INPUT DATA:
● ● ● ● ● ● ●

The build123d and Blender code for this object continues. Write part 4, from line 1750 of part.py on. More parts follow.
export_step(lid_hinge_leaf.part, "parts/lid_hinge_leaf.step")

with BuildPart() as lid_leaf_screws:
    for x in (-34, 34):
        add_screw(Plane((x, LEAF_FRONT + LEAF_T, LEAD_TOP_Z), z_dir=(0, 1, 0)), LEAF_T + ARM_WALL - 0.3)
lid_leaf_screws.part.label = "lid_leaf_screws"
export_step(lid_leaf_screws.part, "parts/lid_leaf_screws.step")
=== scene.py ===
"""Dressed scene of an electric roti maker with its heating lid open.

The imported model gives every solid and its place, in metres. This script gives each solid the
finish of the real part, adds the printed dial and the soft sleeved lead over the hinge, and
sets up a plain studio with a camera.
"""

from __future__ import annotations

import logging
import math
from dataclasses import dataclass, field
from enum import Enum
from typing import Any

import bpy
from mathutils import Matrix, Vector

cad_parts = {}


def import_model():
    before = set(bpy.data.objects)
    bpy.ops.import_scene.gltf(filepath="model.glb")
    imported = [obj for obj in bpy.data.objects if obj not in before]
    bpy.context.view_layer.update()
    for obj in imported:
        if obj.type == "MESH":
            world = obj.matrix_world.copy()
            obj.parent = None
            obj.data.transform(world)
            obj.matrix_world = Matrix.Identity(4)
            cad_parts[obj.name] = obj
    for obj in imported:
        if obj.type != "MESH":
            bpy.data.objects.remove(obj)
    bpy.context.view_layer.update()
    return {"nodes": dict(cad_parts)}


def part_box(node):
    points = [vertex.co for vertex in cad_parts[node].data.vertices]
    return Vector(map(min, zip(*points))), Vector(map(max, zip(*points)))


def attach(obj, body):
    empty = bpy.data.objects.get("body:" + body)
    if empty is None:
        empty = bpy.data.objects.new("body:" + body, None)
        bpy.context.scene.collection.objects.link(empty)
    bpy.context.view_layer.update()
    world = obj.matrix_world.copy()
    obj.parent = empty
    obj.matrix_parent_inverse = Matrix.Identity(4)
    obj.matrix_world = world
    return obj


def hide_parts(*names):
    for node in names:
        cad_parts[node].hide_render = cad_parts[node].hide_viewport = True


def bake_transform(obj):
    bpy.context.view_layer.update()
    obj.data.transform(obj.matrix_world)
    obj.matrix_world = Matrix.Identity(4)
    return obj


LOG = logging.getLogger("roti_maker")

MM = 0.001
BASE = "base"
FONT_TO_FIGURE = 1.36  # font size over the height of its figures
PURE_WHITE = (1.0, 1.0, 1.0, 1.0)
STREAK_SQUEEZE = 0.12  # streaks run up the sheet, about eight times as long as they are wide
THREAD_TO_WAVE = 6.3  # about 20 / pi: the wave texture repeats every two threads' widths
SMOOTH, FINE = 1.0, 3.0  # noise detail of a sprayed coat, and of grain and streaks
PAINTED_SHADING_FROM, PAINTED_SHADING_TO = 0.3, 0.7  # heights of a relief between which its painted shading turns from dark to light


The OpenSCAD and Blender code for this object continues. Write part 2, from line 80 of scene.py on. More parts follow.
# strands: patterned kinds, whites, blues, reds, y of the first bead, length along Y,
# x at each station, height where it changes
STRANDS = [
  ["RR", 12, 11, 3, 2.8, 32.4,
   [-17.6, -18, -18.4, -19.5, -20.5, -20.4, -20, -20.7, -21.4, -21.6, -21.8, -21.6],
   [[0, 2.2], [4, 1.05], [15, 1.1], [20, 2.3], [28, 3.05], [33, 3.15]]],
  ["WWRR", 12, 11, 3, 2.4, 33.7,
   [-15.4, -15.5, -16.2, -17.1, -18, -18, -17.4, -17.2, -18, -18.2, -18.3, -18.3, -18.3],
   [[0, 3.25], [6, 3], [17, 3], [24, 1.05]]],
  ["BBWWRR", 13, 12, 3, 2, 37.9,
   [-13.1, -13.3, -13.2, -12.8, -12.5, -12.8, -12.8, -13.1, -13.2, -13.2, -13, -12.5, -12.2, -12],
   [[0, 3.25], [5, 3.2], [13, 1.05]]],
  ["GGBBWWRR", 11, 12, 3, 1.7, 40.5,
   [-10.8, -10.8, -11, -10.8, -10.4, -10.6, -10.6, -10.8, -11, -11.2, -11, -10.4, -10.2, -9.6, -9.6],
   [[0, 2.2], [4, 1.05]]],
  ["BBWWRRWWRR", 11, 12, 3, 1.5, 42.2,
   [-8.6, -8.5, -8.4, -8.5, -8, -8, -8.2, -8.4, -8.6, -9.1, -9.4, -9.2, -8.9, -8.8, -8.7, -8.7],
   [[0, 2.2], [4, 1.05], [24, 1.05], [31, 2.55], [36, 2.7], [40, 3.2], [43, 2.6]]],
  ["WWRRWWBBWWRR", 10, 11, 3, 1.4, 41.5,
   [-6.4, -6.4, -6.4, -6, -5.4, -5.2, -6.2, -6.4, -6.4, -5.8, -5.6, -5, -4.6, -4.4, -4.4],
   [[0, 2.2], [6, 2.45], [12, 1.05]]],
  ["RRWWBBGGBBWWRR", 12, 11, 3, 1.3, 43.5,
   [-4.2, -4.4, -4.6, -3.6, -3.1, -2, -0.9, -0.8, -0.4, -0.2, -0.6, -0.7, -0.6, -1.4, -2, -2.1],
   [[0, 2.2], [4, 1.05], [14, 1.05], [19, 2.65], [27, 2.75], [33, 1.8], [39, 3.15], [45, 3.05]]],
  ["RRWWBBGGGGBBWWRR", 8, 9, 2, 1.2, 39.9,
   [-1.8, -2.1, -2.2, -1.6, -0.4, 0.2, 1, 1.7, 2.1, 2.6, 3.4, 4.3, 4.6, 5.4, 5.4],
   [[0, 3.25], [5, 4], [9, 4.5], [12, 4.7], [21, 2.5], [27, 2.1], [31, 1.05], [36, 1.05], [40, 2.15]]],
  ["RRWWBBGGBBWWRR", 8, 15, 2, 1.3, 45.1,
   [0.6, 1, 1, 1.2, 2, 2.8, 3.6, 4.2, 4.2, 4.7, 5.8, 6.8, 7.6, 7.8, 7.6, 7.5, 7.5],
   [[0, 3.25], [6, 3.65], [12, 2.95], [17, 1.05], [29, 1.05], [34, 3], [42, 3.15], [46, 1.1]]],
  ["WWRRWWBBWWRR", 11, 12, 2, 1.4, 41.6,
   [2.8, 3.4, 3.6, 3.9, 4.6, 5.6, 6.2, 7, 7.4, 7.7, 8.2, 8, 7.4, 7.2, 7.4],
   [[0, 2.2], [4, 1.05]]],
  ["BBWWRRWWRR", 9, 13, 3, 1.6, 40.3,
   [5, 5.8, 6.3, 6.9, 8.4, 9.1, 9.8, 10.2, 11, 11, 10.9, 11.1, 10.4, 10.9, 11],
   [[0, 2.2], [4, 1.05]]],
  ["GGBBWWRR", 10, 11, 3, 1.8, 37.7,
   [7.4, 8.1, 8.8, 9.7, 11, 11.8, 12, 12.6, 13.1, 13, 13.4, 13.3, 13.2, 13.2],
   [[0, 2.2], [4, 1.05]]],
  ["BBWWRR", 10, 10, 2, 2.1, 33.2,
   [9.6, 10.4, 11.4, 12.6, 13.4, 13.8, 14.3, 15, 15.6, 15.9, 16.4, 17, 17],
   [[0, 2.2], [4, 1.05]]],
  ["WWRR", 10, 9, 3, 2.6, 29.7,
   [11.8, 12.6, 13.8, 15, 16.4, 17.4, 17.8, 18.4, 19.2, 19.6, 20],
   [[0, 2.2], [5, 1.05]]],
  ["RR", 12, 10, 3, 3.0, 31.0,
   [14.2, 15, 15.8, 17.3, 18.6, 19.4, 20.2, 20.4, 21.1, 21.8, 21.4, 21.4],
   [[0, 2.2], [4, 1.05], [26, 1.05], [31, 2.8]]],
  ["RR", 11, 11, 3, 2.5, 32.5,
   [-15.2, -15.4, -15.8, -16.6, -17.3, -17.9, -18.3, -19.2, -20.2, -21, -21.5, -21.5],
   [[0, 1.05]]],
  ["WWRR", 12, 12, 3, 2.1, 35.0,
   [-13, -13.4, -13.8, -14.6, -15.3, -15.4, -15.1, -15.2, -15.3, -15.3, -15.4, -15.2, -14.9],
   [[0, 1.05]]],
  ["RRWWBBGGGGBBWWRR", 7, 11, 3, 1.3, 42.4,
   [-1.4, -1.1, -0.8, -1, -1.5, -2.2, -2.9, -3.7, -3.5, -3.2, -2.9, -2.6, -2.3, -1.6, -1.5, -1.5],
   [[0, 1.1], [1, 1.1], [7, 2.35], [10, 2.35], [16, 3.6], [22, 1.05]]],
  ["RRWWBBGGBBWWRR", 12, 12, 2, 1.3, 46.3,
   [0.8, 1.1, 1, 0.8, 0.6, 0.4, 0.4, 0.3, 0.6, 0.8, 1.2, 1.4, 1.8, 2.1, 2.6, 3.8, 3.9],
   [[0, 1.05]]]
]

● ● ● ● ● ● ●

INSTRUCTION: Your answer should be exactly the lines of the data above, from the first through the line containing "heating lid open.".

OUTPUT:
The build123d and Blender code for this object continues. Write part 4, from line 1750 of part.py on. More parts follow.
export_step(lid_hinge_leaf.part, "parts/lid_hinge_leaf.step")

with BuildPart() as lid_leaf_screws:
    for x in (-34, 34):
        add_screw(Plane((x, LEAF_FRONT + LEAF_T, LEAD_TOP_Z), z_dir=(0, 1, 0)), LEAF_T + ARM_WALL - 0.3)
lid_leaf_screws.part.label = "lid_leaf_screws"
export_step(lid_leaf_screws.part, "parts/lid_leaf_screws.step")
=== scene.py ===
"""Dressed scene of an electric roti maker with its heating lid open.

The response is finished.